Perhaps the most familiar versions of the story in the Western Hemisphere are "Cinderella," which was written in the 17th century by Charles Perrault, the author of the "Mother Goose Tales" and "Aschenputtel" — yet another name for the girl — published by Jakob and Wilhelm Grimm in their 19th century collection of 200 folktales. Scholars maintain that Perrault and the Grimms probably altered the original story for their own purposes, but what they published provides the foundation for the fairy tale known to most American children, and for the musical being presented at Paper Mill.
This is an adaptation of a version of the story produced for television in 1957 (and updated in 1997) with lyrics by Oscar Hammerstein II and music by Richard Rodgers. The cast includes Angela Gaynor as Cinderella, Larry Keith as the king, and Suzzanne Douglas as the fairy godmother.
"Cinderella," in several of its forms, has been the subject of some controversy, particularly about the gender stereotypes some critics believe are reinforced by the Perrault-Disney template. Women's history professor Karol Kelley made that argument in a 1994 article in the Journal of American Culture, and she maintained that the story, sans any feminist principles, had yet another reincarnation in the Julia Roberts movie "Pretty Woman."
But Pablo Montalban, who plays the prince in this production, as he did in the '97 TV production and in a national stage tour about four years ago, finds plenty of value in the musical.
"The appeal of this show," he said, "is that it is based on some of the very best telling of "Cinderella' — Charles Perrault and "Aschenputtel' — as opposed to more recent versions. It teaches children that they have control over their destiny. It's not about waiting around for the prince to come along. It's about actually making that happen inside yourself. And when you do make it happen inside, it happens on the outside, too."
Montalban also sees in the fairy tale presented on stage an opportunity for individuals to exercise their emotions.
"It's important, psychologically speaking," he said. "You can separate the difference between the good parent and the bad parent. You can hate the wicked stepmother and love the fairy godmother. You can hate and love in a safe way because it's imaginary.
"There are a lot of messages that come across in this story," he added. "Maybe they weren't thinking about these things when the original storytellers created them, but it becomes a sort of fringe benefit."
And the appeal, according to Montalban, isn't only to the young.
"That's what's so great about the piece," he said. "It's a great universal story that children can appreciate, but it doesn't dumb down to the audience, so the parents can appreciate it as well. There is a certain darkness to it that I really enjoy. It's not completely sunny and bright.
"And it's real. These are real people thrust into extraordinary circumstances."

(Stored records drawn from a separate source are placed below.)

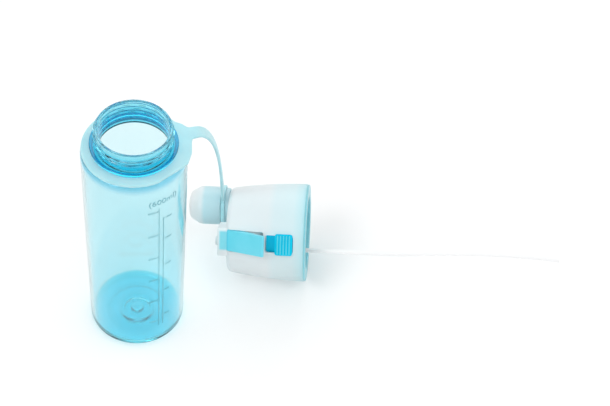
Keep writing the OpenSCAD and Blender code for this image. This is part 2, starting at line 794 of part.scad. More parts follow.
module spray_duct() {
    run = nozzle_x - valve_x;
    color([0.93, 0.94, 0.94]) in_lid() difference() {
        union() {
            at_outlet(outlet_top) cylinder(r = outlet_r, h = duct_z + duct_r - outlet_top, $fn = SMALL_FN);
            along_x(valve_x, pump_side, duct_z) cylinder(r = duct_r, h = run, $fn = SMALL_FN);
            translate([nozzle_x, pump_side, duct_z - duct_r])
                cylinder(r = duct_r, h = nozzle_base_z + duct_lap - duct_z + duct_r, $fn = SMALL_FN);
        }
        at_outlet(outlet_top - CUT) cylinder(r = duct_bore_r, h = duct_z - outlet_top + CUT, $fn = SMALL_FN);
        along_x(valve_x - duct_bore_r, pump_side, duct_z)
            cylinder(r = duct_bore_r, h = run + 2 * duct_bore_r, $fn = SMALL_FN);
        translate([nozzle_x, pump_side, duct_z])
            cylinder(r = duct_bore_r, h = hood_top - duct_z, $fn = SMALL_FN);
    }
}

module nozzle() {
    bore_r = duct_r + socket_fit;
    color([0.86, 0.9, 0.91]) in_lid() translate([nozzle_x, pump_side, 0]) spin([
        [bore_r, nozzle_base_z],
        [nozzle_r, nozzle_base_z],
        [nozzle_r, nozzle_shoulder_z],
        [nozzle_tip_r, nozzle_shoulder_z + nozzle_edge],
        [nozzle_tip_r, nozzle_top - nozzle_edge],
        [nozzle_tip_r - nozzle_edge, nozzle_top],
        [orifice_r + nozzle_dish, nozzle_top],
        [orifice_r, nozzle_top - nozzle_edge],
        [orifice_r, nozzle_top - nozzle_face_t],
        [bore_r, nozzle_top - nozzle_face_t]
    ], SMALL_FN);
}

module swirl_insert() {
    color([0.93, 0.94, 0.94]) in_lid()
        translate([nozzle_x, pump_side, nozzle_top - nozzle_face_t - insert_t]) difference() {
            cylinder(r = duct_r, h = insert_t, $fn = SMALL_FN);
            for (a = [0:120:240]) rotate([0, 0, a])
                translate([duct_r - swirl_slot[0], -swirl_slot[1] / 2, -CUT])
                    cube([duct_r, swirl_slot[1], insert_t + 2 * CUT]);
        }
}

// ---- trigger, lock and dip tube ----

module trigger_lever() {
    inner_top = [head_front - face_nx * lever_t, face_top_z - face_nz * lever_t];
    skirt_end_x = face_x(skirt_end_z);
    pusher_root = face_x(pump_z) - lever_t / 2 - pusher_x - pusher_r;
    skirt_back = [face_nx, face_nz] * skirt_depth;
    color([0.4, 0.85, 0.93]) in_lid() difference() {
        union() {
            slab_xz([
                [head_back, face_top_z + 1],
                [head_back, head_top - head_corner[0]],
                [head_back + head_corner[0], head_top],
                [head_front - head_corner[1], head_top],
                [head_front, head_top - head_corner[1]],
                [head_front, face_top_z],
                [tip_x, tip_z],
                [tip_x - face_nx * tip_bevel, tip_z - face_nz * tip_bevel],
                [face_x(tip_z + tip_bevel) - face_nx * lever_t, tip_z + tip_bevel - face_nz * lever_t],
                inner_top
            ], lever_w);
            for (side = [-1, 1]) translate([0, side * (lever_w - lever_skirt_t) / 2, 0]) slab_xz([
                [head_front - 2 * skirt_bite, face_top_z],
                [skirt_end_x - skirt_bite, skirt_end_z],
                [skirt_end_x - skirt_back.x, skirt_end_z - skirt_back.y + 1],
                [head_front - skirt_back.x, face_top_z - skirt_back.y]
            ], lever_skirt_t);
            translate([pusher_x + pusher_r, pump_side, pump_z]) rotate([90, 0, 0])
                cylinder(r = pusher_r, h = pusher_w, center = true, $fn = SMALL_FN);
            translate([pusher_x + pusher_r, pump_side - pusher_w / 2, pump_z - pusher_block_t / 2])
                cube([pusher_root, pusher_w, pusher_block_t]);
        }
        translate([hinge_x, 0, hinge_z]) rotate([90, 0, 0])
            cylinder(r = pin_d / 2 + pin_gap, h = lever_w + 2 * CUT, center = true, $fn = SMALL_FN);
    }
}

module trigger_pin() {
    color("silver") in_lid() translate([hinge_x, hood_far - pin_inset, hinge_z]) rotate([90, 0, 0])
        cylinder(r = pin_d / 2, h = hood_near + hood_far - 2 * pin_inset, $fn = SMALL_FN);
}

module curved_plate(r_in, r_out, width, z0, z1) {
    intersection() {
        translate([0, 0, z0]) tube(r_out, r_in, z1 - z0);
        translate([0, -width / 2, z0 - CUT]) cube([2 * r_out, width, z1 - z0 + 2 * CUT]);
    }
}

module lock_slider() {
    pad_r = pad_in_r + pad_t;
    rib_step = (lock_len - 2 * rib_w) / rib_count;
    color([0.05, 0.74, 0.88]) in_lid() union() {
        curved_plate(plate_in_r, plate_out_r, plate_w, lock_window[0] - plate_lap[0], plate_top);
        curved_plate(plate_out_r - BOND, pad_in_r + BOND, tongue_w, lock_pad_z, lock_pad_z + lock_len);
        curved_plate(pad_in_r, pad_r, lock_w, lock_pad_z, lock_pad_z + lock_len);
        curved_plate(plate_out_r - BOND, tongue_r, tongue_w, lock_pad_z + lock_len - BOND, plate_top);
        for (i = [0:rib_count - 1])
            let (z = lock_pad_z + rib_w + (i + 0.5) * rib_step - rib_w / 2)
            curved_plate(pad_r - BOND, pad_r + rib_proud, lock_w - 2 * rib_inset, z, z + rib_w);
    }
}

TUBE_SIDES = 12;
BEND_STEPS = 8;
// places along the tube's middle as [across, height, heading], heading 0 being straight down
function ahead(place, length) =
    [place.x + length * sin(place.z), place.y - length * cos(place.z), place.z];
function bend_places(start, angle) = [
    for (i = [1:BEND_STEPS])
        let (r = sign(angle) * tube_curl_r, h0 = start.z, h1 = h0 + angle * i / BEND_STEPS)
        [start.x + r * (cos(h0) - cos(h1)), start.y - r * (sin(h1) - sin(h0)), h1]
];
function last(list) = list[len(list) - 1];
rim_place = [0, -tube_straight, 0];
first_bend = bend_places(rim_place, tube_first_bend);
middle_place = ahead(last(first_bend), tube_middle);
return_bend = bend_places(middle_place, -tube_return_bend);
tube_places = concat([rim_place], first_bend, [middle_place], return_bend);
function tube_ring(place, r) = [
    for (j = [0:TUBE_SIDES - 1])
        let (b = 360 * j / TUBE_SIDES)
        [place.x + r * cos(b) * cos(place.z), -r * sin(b), place.y + r * cos(b) * sin(place.z)]
];

module tube_run(r, top, tail) {
    places = concat([[0, top, 0]], tube_places, [ahead(last(return_bend), tail)]);
    sweep([for (place = places) tube_ring(place, r)]);
}

module dip_tube() {
    top = tube_plug_z - tube_end_gap;
    color([0.92, 0.94, 0.95]) in_lid() at_inlet(0) rotate([0, 0, curl_heading]) difference() {
        tube_run(tube_r, top, tube_tail);
        tube_run(tube_bore / 2, top + CUT, tube_tail + CUT);
    }
}

bottle_body();
strap_collar();
strap_band();
strap_end_ring();
dust_cap();
outer_shell();
inner_cap();
lid_gasket();
drink_spout();
spout_seal();
pump_body();
inlet_ball();
outlet_ball();
pump_gland();
piston();
piston_ring();
return_spring();
spray_duct();
nozzle();
swirl_insert();
trigger_lever();
trigger_pin();
lock_slider();
dip_tube();
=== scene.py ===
"""A clear wide-mouth sports bottle with its mist-pump lid lying beside it, tied on by a silicone strap."""

import json
import math

import bmesh
import bpy
from mathutils import Matrix, Vector


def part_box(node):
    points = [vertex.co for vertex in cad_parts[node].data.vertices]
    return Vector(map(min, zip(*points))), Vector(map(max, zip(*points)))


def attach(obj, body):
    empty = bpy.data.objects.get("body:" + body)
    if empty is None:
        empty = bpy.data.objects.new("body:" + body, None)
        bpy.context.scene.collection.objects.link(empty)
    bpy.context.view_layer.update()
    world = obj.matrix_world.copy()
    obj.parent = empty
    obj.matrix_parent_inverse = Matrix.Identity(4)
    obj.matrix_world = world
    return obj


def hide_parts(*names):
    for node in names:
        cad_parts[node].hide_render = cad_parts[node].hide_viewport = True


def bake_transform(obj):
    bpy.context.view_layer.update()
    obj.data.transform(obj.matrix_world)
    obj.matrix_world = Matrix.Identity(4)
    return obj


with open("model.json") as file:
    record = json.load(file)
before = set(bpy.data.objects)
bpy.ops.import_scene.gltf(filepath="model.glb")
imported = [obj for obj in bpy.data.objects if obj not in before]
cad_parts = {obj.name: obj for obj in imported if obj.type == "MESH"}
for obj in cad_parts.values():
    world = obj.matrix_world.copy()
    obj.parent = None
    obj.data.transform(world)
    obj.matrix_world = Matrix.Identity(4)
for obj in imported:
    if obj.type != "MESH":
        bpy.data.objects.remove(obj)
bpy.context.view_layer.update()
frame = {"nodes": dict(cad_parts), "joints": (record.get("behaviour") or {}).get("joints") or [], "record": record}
JOINTS = {j["name"]: j for j in frame["joints"]}
MM = 0.001

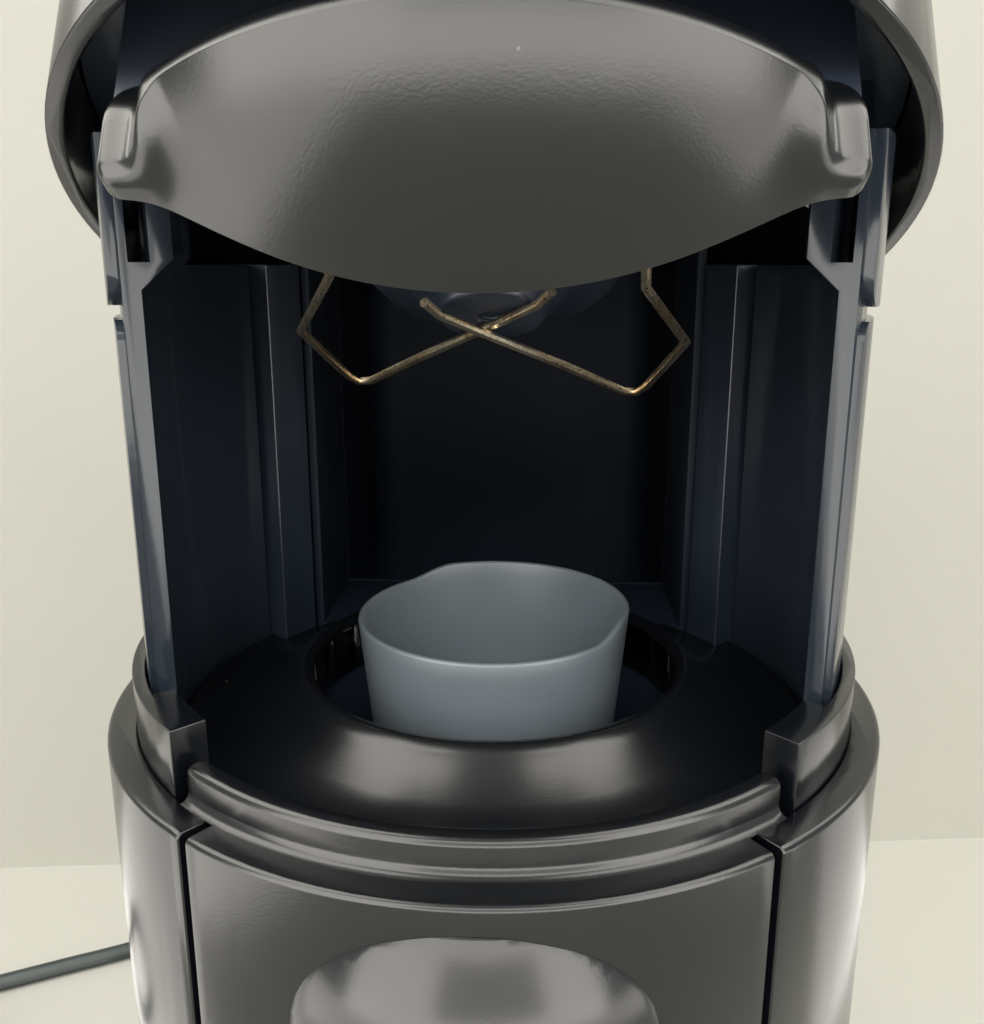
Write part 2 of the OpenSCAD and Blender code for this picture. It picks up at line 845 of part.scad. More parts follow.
// Rack teeth along a plane; the pitch line lies on the face y = 0, teeth point to -y
module rack_teeth(count) {
    pitch = PI * gear_module;
    half = pitch / 4 - backlash;
    add = 0.8 * gear_module;
    ded = 1.2 * gear_module;
    for (i = [0 : count - 1])
        translate([0, 0, i * pitch])
            rotate([90, 0, 90])
                linear_extrude(height = gear_w)
                    polygon([[ded, -half - ded * tan(20)], [-add, -half + add * tan(20)],
                             [-add, half - add * tan(20)], [ded, half + ded * tan(20)]]);
}

module lift_rack() {
    pitch = PI * gear_module;
    count = floor((yoke_bottom - rack_bottom) / pitch) - 1;
    phase = pinion_z - pitch * floor((pinion_z - rack_bottom) / pitch);
    color("#d8d6cc") on_shoulder() {
        translate([-gear_w / 2, rack_face + 1.1, rack_bottom])
            cube([gear_w, rack_back - rack_face - 1.1, yoke_bottom - rack_bottom]);
        translate([-gear_w / 2, rack_face, phase + pitch / 2])
            rack_teeth(count);
    }
}

// One involute flank from the base circle outwards, degrees turned to points
function involute(base_r, t) =
    [base_r * (cos(t) + t * PI / 180 * sin(t)), base_r * (sin(t) - t * PI / 180 * cos(t))];

module pinion_plan() {
    base_r = pinion_r * cos(20);
    tip_r = pinion_r + 0.8 * gear_module;
    root_r = pinion_r - 1.2 * gear_module;
    t_tip = sqrt(pow(tip_r / base_r, 2) - 1) * 180 / PI;
    t_pitch = sqrt(pow(pinion_r / base_r, 2) - 1) * 180 / PI;
    at_pitch = involute(base_r, t_pitch);
    half_tooth = 90 / pinion_teeth - backlash / pinion_r * 180 / PI;
    turn = atan2(at_pitch[1], at_pitch[0]) + half_tooth;
    steps = 5;
    flank = [for (i = [0 : steps]) involute(base_r, t_tip * i / steps)];
    circle(r = root_r);
    for (k = [0 : pinion_teeth - 1])
        rotate(k * 360 / pinion_teeth)
            polygon(concat([[0, 0]],
                [for (p = flank) [p[0] * cos(turn) + p[1] * sin(turn), -p[0] * sin(turn) + p[1] * cos(turn)]],
                [for (i = [steps : -1 : 0]) let (p = flank[i])
                    [p[0] * cos(turn) + p[1] * sin(turn), p[0] * sin(turn) - p[1] * cos(turn)]]));
}

module lift_pinion() {
    shaft_r = 2;
    color("#d8d6cc") on_shoulder()
        translate([0, pinion_y, pinion_z]) {
            translate([-gear_w / 2, 0, 0])
                rotate([90, 0, 90])
                    linear_extrude(height = gear_w)
                        pinion_plan();
            translate([gear_w / 2, 0, 0])
                rotate([0, 90, 0])
                    cylinder(r = shaft_r, h = 6);
        }
}

// Gearbox and motor that turn the pinion
module lift_gearmotor() {
    shaft_r = 2;
    box_x = gear_w / 2 + 1;
    color("#55585c") on_shoulder() {
        difference() {
            translate([box_x, 27, pinion_z - 9]) cube([9, pinion_y - 27 + 4, 18 - 1]);
            translate([box_x - cut, pinion_y, pinion_z])
                rotate([0, 90, 0])
                    cylinder(r = shaft_r + fit, h = 9);
        }
        translate([box_x + 9, 37, pinion_z - 1.5])
            rotate([0, 90, 0])
                cylinder(r = 7.5, h = 30);
        // bracket to the unit floor
        translate([box_x, 30, floor_bottom - 1.2 - 0.6])
            cube([9, 14, 1.8]);
    }
}

module hinge_pins() {
    color("#c9cbcc") on_shoulder()
        for (side = [0, 1])
            mirror([side, 0, 0])
                translate([block_in + 0.6, -hinge_front, hinge_open])
                    rotate([0, 90, 0])
                        cylinder(r = hinge_pin_r, h = pin_end - block_in - 0.6);
}

// Head shell: straight wall, round shoulder, gently domed top; open behind
crown = 2;

function head_profile(r, h, round_r, rise) = concat(
    [[0, 0], [r, 0]],
    arc(r - round_r, h - round_r, round_r, 0, 80, 12),
    [[(r - round_r) * 0.6, h + rise * 0.55], [(r - round_r) * 0.3, h + rise * 0.9], [0, h + rise]]);

module head_shell() {
    color("#141619") in_head()
        difference() {
            rotate_extrude() polygon(head_profile(head_r, head_h, head_round, crown));
            translate([0, 0, -rim_w])
                rotate_extrude() polygon(head_profile(head_r - rim_w, head_h, head_round - rim_w, crown));
            translate([-2 * head_r, head_cut, -cut]) cube([4 * head_r, 2 * head_r, 2 * head_h]);
            // button
            translate([0, button_y, head_h - 10]) cylinder(r = button_r + seat, h = 20);
            // lever
            translate([-lever_w / 2 - seat, -head_r - cut, lever_z - 2.4])
                cube([lever_w + 2 * seat, 12, 6.4]);
        }
}
button_y = -18;
button_seat = 4;           // depth of the button's underside below the head's height
lever_z = 12;
lever_back = 58;
lever_axle_r = 1.2;

// Satin chin: a ball-shaped skin with a rolled upper edge, between two flat ears
chin_t = 2.6;
chin_from_r = chin_cut - 1;

function chin_angle(r) = asin(r / chin_ball_r);
function chin_in_angle(r) = asin(r / (chin_ball_r - chin_t));

function chin_profile() = concat(
    [for (i = [0 : 8]) let (t = chin_angle(chin_from_r) + (chin_angle(chin_r - 0.5) - chin_angle(chin_from_r)) * i / 8)
        [chin_ball_r * sin(t), ball_centre - chin_ball_r * cos(t)]],
    arc(chin_r - 3, -chin_edge + 1.5, 3, 0, 100, 5),
    [for (i = [6 : -1 : 0]) let (t = chin_in_angle(chin_from_r) + (chin_in_angle(59) - chin_in_angle(chin_from_r)) * i / 6)
        [(chin_ball_r - chin_t) * sin(t), ball_centre - (chin_ball_r - chin_t) * cos(t)]]);

module head_cover() {
    ear_in = 55.5;
    color("#33373b") in_head()
        difference() {
            union() {
                swept(-60, 60, chin_profile());
                for (side = [-1, 1])
                    swept(side * 55 - 15, side * 55 + 15,
                        [[ear_in, -ear_depth], [chin_r - 2.5, -ear_depth], [chin_r - 0.7, -ear_depth + 0.7],
                         [chin_r - 0.05, -ear_depth + 2.5], [chin_r - 0.05, -chin_edge + 1], [ear_in, -chin_edge - 1]]);
            }
            translate([-head_r, -chin_cut, -head_r]) cube([2 * head_r, head_r, 2 * head_r]);
        }
}

// Frame inside the head: plate, back wall, hinge ears and a rib that carries the chin
plate_d = 2.4;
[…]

This production was created with the long history of the Cinderella story in mind. The director of the national tour, Gabe Barre, is also directing at Paper Mill, and Montalban said Barre has not relied on only one source.
"Gabriel is using the framework that the Rodgers and Hammerstein script has," Montalban said, "but he is also adding essences and nuances from many of the different Cinderella stories throughout the ages."
For instance, he incorporates a scene from the Grimms' story in which Cinderella — neglected by her father and abused by her stepmother and her daughters — visits the grave of her birth mother and plants a twig that grows into a tree.
"Gabriel has the device of the tree that signifies the mother," Montalban explained, "the tree she waters every day with her tears. That's a really strong piece of imagery — having the tree be the mother figure."
And this is a fairy story, after all, in which things are not always what they seem to be.
"There is some magic in it," Montalban said in a teasing tone of voice. "How else are we going to turn a pumpkin into a coach?"
"Cinderella" will be performed at 7:30 p.m. Wednesdays and Thursdays, 8 p.m. Fridays and Saturdays and 7:30 p.m. Sundays, with matinees at 2 p.m. Thursdays, Saturdays and Sundays.